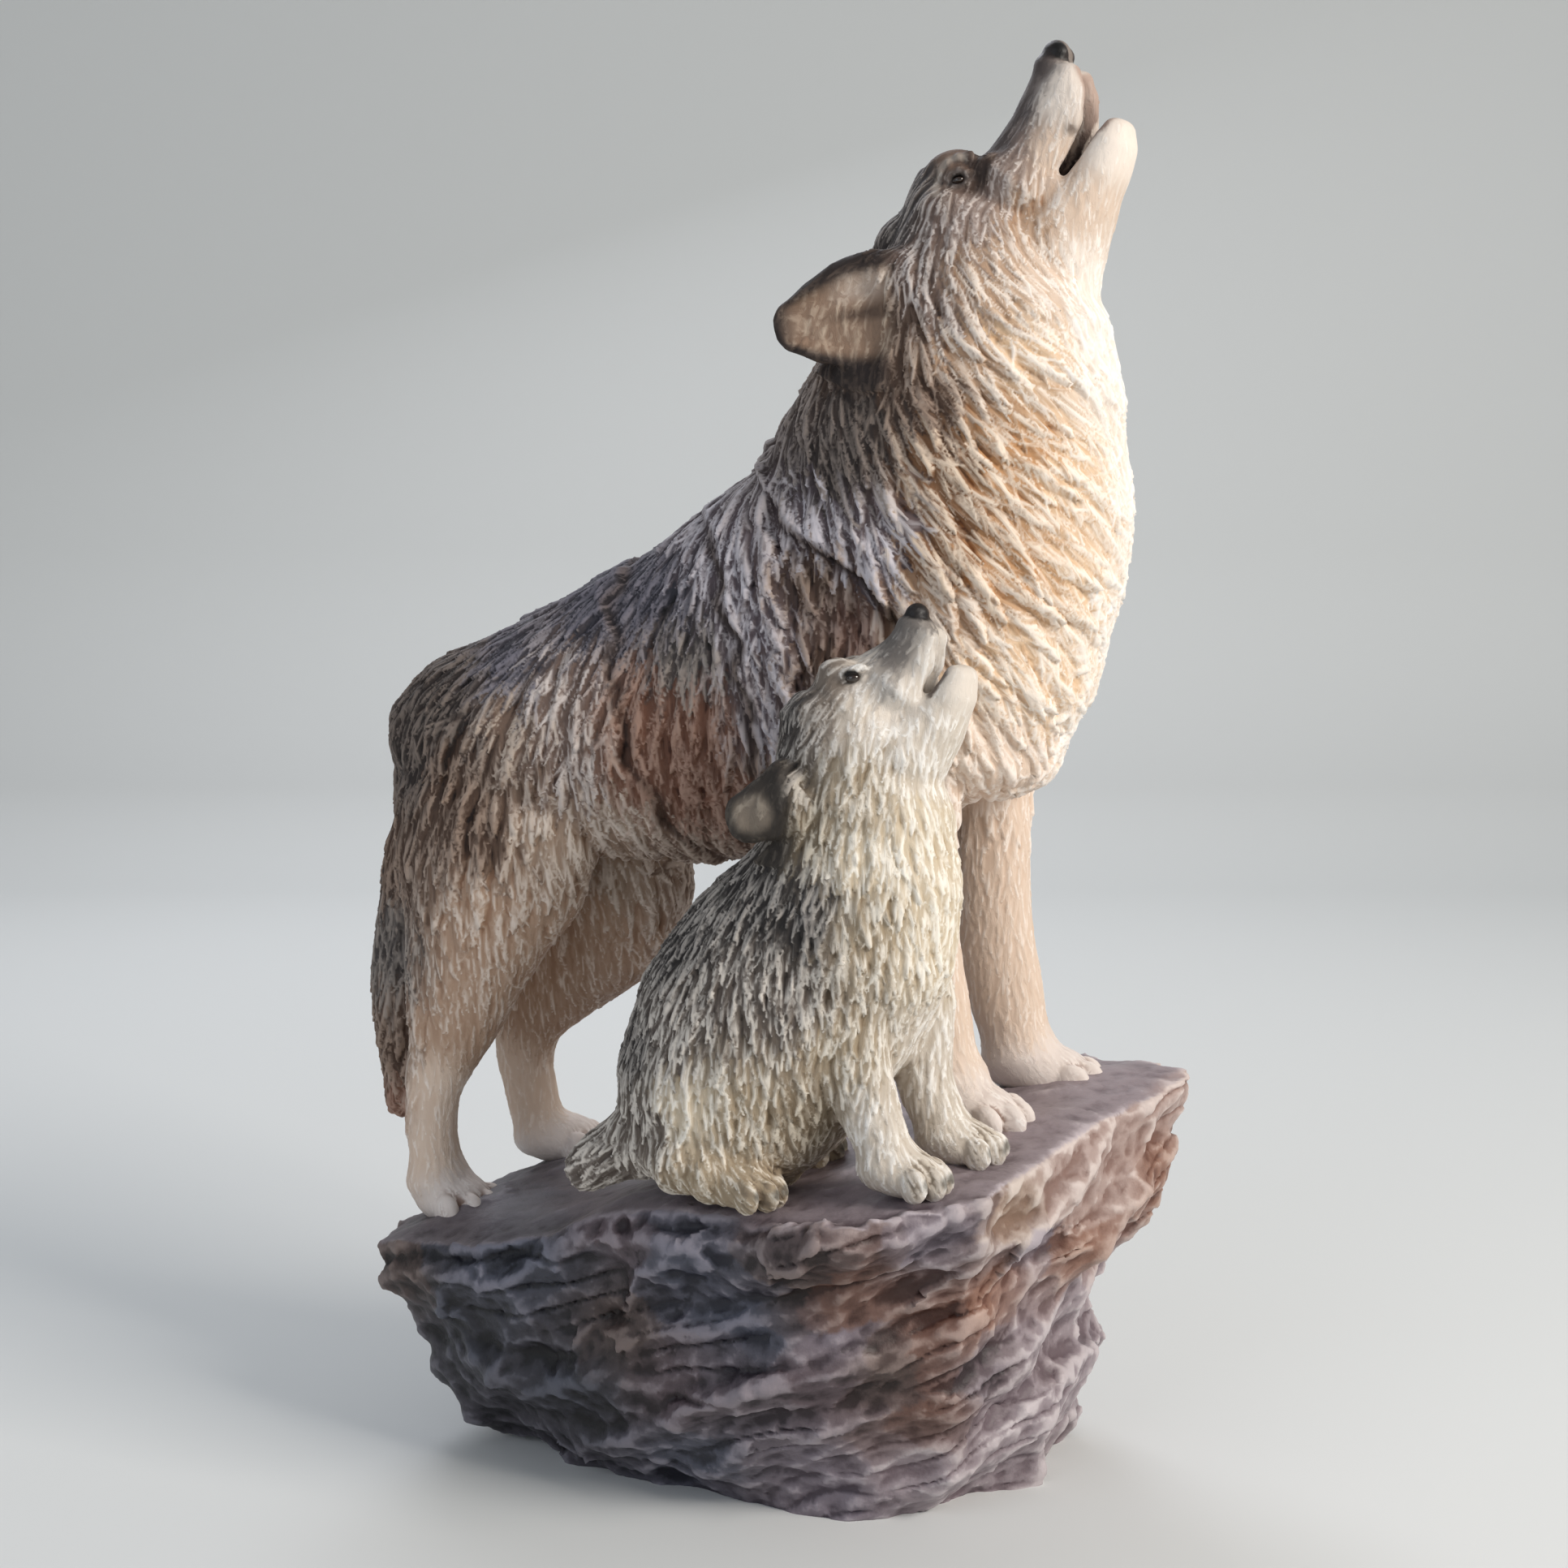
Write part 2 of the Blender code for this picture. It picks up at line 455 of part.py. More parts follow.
==
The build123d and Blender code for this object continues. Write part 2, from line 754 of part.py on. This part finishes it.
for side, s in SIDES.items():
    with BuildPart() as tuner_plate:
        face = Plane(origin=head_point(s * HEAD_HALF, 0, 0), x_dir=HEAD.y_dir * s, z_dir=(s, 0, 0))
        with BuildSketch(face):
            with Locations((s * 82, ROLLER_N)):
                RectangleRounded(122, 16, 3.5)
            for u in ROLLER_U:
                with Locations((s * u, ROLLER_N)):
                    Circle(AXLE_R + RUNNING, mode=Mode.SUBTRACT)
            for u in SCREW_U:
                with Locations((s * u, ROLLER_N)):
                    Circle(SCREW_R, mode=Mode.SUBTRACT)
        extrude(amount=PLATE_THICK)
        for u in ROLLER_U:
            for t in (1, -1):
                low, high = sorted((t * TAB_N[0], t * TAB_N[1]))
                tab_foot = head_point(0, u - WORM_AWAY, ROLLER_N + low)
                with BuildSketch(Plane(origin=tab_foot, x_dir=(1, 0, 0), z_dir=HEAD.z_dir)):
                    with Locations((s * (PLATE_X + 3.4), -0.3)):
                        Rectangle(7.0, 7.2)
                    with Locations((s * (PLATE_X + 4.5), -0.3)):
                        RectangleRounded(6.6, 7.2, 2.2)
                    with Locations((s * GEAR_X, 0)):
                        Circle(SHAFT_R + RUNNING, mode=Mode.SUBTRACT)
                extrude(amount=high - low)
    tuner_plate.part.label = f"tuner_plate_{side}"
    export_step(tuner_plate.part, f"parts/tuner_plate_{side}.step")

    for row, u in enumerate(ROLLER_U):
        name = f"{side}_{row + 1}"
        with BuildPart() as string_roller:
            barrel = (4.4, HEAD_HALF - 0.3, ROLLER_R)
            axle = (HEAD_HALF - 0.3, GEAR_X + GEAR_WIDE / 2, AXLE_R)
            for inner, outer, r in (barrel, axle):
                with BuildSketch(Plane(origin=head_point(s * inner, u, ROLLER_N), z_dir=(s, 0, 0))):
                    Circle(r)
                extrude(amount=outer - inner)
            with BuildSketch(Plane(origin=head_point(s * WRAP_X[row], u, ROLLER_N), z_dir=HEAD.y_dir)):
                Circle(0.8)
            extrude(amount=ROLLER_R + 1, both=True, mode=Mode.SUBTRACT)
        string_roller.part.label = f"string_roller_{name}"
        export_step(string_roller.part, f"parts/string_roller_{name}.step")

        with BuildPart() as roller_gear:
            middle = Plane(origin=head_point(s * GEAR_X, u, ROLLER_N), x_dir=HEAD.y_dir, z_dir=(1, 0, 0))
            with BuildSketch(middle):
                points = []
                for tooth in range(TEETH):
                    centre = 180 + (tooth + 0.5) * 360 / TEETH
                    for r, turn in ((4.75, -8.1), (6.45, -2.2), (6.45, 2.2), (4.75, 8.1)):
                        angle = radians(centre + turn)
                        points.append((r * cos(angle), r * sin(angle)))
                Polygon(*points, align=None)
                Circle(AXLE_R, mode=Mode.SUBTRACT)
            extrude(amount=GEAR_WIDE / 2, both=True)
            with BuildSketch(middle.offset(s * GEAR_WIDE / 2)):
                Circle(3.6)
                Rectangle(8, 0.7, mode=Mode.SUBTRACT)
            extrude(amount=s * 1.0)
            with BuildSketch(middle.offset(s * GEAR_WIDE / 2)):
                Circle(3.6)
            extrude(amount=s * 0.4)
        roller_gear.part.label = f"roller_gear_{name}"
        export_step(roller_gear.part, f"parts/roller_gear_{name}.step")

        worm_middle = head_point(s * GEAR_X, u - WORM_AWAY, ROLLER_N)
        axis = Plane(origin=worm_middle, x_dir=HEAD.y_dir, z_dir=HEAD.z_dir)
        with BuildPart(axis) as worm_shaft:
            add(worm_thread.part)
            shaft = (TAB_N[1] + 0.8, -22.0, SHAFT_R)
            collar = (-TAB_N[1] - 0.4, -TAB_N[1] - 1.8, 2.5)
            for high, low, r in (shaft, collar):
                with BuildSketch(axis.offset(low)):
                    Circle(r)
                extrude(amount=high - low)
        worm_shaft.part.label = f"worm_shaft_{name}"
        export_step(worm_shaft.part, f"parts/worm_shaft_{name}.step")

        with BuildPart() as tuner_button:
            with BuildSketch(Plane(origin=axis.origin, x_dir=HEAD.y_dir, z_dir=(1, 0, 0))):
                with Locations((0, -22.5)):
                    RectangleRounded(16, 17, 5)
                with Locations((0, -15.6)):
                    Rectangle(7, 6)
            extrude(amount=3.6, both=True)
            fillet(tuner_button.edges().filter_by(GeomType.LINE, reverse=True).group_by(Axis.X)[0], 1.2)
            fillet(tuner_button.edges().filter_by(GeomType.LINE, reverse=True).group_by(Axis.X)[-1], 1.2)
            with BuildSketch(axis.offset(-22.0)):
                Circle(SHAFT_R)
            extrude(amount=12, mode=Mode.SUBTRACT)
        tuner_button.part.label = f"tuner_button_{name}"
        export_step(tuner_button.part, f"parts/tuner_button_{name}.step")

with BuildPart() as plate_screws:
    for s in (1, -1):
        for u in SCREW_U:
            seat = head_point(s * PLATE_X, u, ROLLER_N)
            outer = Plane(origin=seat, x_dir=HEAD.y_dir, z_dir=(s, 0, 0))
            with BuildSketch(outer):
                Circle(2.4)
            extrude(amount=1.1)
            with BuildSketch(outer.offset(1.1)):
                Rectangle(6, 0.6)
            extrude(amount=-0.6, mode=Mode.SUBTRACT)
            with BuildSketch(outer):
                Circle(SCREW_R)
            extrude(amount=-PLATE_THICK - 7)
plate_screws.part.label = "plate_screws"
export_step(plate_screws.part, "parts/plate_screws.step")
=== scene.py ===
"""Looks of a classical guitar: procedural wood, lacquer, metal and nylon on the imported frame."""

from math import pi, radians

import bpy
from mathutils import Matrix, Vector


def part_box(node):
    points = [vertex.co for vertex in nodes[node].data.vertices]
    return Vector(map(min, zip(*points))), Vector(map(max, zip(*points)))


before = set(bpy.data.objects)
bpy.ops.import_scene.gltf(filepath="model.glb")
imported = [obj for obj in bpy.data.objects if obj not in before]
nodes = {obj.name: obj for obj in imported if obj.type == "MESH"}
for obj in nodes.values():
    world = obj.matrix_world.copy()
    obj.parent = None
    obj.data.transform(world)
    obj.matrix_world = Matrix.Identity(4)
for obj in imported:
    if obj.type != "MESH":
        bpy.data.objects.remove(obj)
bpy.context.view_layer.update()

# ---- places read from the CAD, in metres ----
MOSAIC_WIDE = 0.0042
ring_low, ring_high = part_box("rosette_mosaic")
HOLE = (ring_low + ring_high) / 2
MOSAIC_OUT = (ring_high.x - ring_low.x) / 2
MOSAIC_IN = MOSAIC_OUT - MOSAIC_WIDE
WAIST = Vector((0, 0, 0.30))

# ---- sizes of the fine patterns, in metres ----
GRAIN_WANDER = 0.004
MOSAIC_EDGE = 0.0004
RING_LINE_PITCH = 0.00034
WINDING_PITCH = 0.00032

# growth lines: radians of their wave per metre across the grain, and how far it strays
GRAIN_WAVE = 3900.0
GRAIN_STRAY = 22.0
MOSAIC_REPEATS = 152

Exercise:
Of the entries listed above, reproduce only the lines starting at the line containing "obj.matrix_world = Matrix.Identity(4)" and ending at the line containing "bpy.context.view_layer.update()". Include both, exactly as they stand.

Response:
    obj.matrix_world = Matrix.Identity(4)
for obj in imported:
    if obj.type != "MESH":
        bpy.data.objects.remove(obj)
bpy.context.view_layer.update()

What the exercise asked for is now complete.